Mailbird And Bitwarden Ring In The Changes

bitwardenmailbird

Mailbird and Bitwarden are two major services that cropped up on my radar at the latter end of 2021.  To be fair, I have known about Mailbird for many years and was a regular user and championed it on my old Web2 And More blog. I transferred my fickle allegiances to Postbox until recently I discovered that it was hiccoughing on the Protonmail account.  Emails were not being sent and received emails that I found on the browser version were missing.

I had written a blog post here on Mailbird, I downloaded and installed the software and configured it for my then four email accounts and applied to play around with the alpha version and was granted access. One of my bugbears of the older versions I used was that syncing and retrieving emails was a bit sluggish. The alpha version surprised me in that syncing and retrieving was now so much faster and I felt it should be called TurboBird.

Setting up email accounts was so much easier, too. Services such as Gmail only required a username and password and the software automatically set up everything else that was required. The IMAP accounts were also simplicity itself to set up.

Mailbird is pretty much unique in that it enables users to incorporate a wide range of third-party apps such as Facebook, Twitter, Whatsapp, Dropbox, Google Calendar, Asana, Todoist and many more. This is one area that needs expanding. For example, you can integrate Evernote but not Nimbus which is rapidly catching up if not overtaking Evernote.  Similarly, Mailbird can link to Dropbox and Google Drive but not OneDrive. These are gaps that need closing. I can understand the Mailbird devs not incorporating every request for obscure services, but these are mainstream packages.

One positive addition has seen Grammarly incorporated as a spellchecker. This means you can customise your checks via your Grammarly account rather than rely on the generical checkers used by most services.

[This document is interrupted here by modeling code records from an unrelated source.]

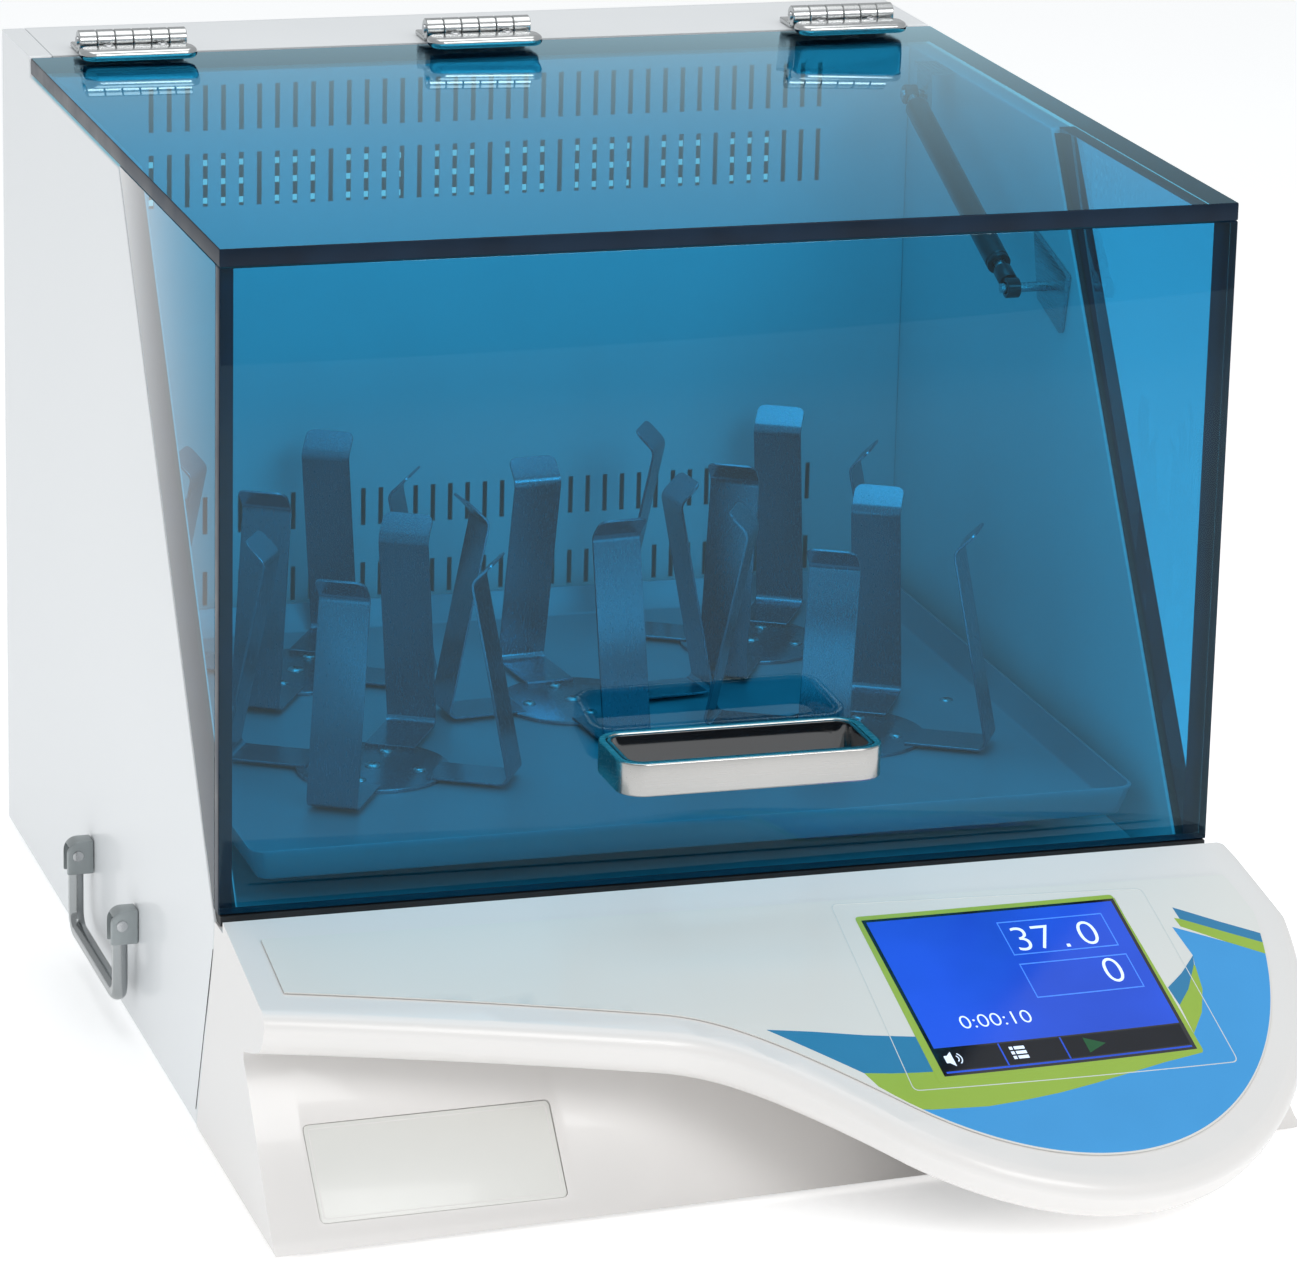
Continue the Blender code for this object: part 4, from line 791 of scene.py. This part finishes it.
def label():
    width, height, thickness = LABEL_SIZE
    plate = prism("label_plate_blank", rounded_rectangle(width / 2, height / 2, 0.003), thickness,
                  FILM, label_place(LABEL_RECESS + thickness / 2))
    bevelled(plate, 0.0003, 2)
    placed(plate, "cabinet", "overlay_film", "label_plate")
    half = (width / 2 - 0.0022, height / 2 - 0.0022)
    border = prism("label_border", rounded_rectangle(*half, 0.0016), 0.00006, FASCIA,
                   label_place(LABEL_RECESS - 0.00004),
                   holes=[rounded_rectangle(half[0] - 0.0006, half[1] - 0.0006, 0.0012)])
    placed(border, "cabinet", "fascia_plastic")


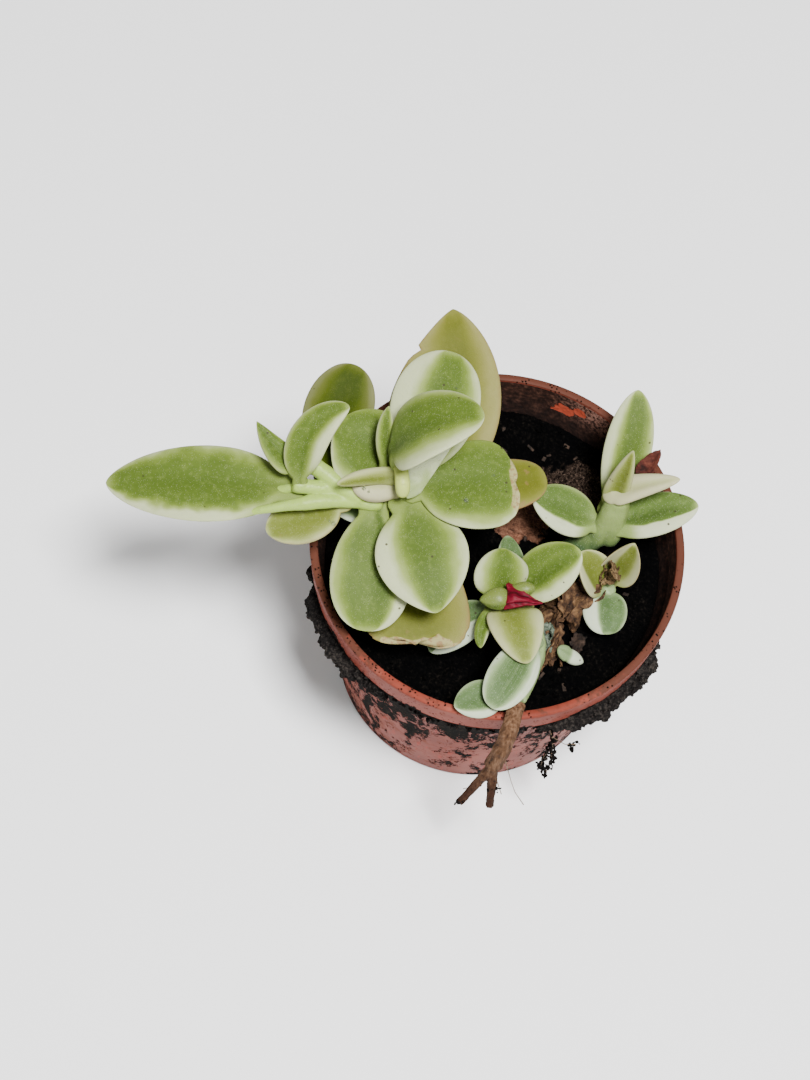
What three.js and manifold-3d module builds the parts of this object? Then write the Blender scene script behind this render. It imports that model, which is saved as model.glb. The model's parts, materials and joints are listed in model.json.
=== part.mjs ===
// A variegated heartleaf ice plant in a small plastic nursery pot, in millimetres with +Z up.
// The origin is the centre of the pot's flat base. +Y runs to the back of the pot and +X to its
// right, so the longest leaf reaches out along -X and the woody stem hangs over the rim at -Y.
import * as THREE from "three";
import { mergeVertices } from "three/addons/utils/BufferGeometryUtils.js";
import Module from "manifold-3d";

const wasm = await Module();
wasm.setup();

// Pot
const POT_HEIGHT = 66;
const RIM_RADIUS = 40;
const LIP_WIDTH = 1.8;
const COLLAR_HEIGHT = 8.5;
const COLLAR_TAPER = 0.5;
const COLLAR_STEP = 1.6;
const BASE_RADIUS = 32;
const WALL = 1.1;
const FOOT_HEIGHT = 1.2;
const FOOT_WIDTH = 4;
const BOSS_RADIUS = 9;
const DRAIN_HOLES = 6;
const DRAIN_RADIUS = 3;
const DRAIN_CIRCLE = 18;
const POT_SIDES = 48;

// Soil
const SOIL_LEVEL = 54.5;
const SOIL_RINGS = [1, 0.86, 0.7, 0.54, 0.37, 0.19, 0];
const ROOTED_DEPTH = 6;
const CRUST_STEP = 3.2; // degrees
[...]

There are some other minor niggles but no game-changers. For example, it would be useful to set sync times per account, so I can check the important ones every minute or so and the less important ones every ten minutes.  Also, I would like the opportunity to change the icons and positions in the taskbar.

The second major change for the latter part of the year was changing from 1Password to Bitwarden. I have been a premium 1Password for many years but recently the browser extensions have been all but useless. I had lengthy email conversations with the support team, but these did not resolve the issue.  I recall a post I picked up via Flipboard covering Bitwarden. I downloaded it and ran it in parallel with 1Password for some weeks and wrote a review about it.

I read that others were experiencing the same problems on a 1Passsword sub/Reddit and there were other changes being implemented that were not finding favour among long term users so I knew things had to change.  I had looked at Dashlane many years ago, and a quick download and revisit showed me why I had not continued with it.

So, with a heavy heart, I opted out of 1Password despite my subscription having almost a year to run. I also subscribed to the premium version of Bitwarden as the service is open source and I felt it right to help the dev team.

Edited to add: I have now deleted my 1Password account. After many years as a premium user, adios.